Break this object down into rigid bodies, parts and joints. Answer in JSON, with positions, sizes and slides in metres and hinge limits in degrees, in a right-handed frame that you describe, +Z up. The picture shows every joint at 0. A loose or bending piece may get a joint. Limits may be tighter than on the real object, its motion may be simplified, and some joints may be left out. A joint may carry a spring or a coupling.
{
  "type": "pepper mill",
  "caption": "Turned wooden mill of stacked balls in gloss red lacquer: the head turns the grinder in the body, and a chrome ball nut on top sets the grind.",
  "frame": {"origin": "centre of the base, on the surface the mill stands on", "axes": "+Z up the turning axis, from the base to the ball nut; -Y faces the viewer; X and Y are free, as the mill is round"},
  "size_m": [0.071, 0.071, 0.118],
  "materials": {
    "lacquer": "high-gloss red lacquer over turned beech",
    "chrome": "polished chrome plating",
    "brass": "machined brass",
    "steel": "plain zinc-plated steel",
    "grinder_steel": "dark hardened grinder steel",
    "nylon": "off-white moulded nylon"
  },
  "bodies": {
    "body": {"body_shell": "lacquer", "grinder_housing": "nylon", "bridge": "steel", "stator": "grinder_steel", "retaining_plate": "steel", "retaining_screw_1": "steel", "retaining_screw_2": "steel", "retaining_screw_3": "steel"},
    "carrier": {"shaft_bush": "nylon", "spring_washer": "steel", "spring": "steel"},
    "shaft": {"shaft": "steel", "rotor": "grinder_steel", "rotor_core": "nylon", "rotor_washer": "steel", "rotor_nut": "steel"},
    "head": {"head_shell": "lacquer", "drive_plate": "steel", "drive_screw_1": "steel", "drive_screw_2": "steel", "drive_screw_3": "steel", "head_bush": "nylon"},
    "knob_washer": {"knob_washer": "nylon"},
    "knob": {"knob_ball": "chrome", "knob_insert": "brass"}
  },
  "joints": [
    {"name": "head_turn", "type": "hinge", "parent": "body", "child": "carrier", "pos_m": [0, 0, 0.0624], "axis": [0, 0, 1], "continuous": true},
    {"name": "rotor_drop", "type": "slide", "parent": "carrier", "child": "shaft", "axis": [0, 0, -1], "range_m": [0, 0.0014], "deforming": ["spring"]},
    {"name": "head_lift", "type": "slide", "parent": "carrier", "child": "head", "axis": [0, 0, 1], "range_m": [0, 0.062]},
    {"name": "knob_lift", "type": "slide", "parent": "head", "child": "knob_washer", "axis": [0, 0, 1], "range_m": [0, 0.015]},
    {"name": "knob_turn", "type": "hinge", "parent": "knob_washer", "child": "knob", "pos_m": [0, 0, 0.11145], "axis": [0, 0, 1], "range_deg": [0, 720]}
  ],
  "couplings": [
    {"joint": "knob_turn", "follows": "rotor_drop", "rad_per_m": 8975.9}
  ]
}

* * *

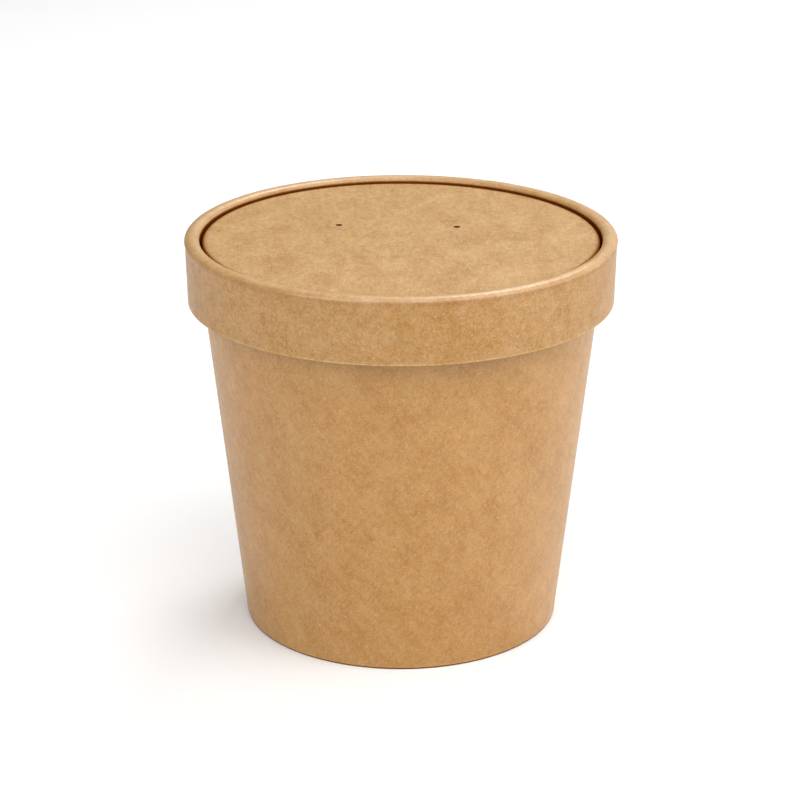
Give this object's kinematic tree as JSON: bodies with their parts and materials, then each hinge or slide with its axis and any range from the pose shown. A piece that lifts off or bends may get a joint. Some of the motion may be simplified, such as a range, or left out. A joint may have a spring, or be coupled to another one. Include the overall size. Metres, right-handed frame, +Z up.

Short problem:
Tell how many lines of the material above hold "handed", answering with a bare number.

Right answer:
2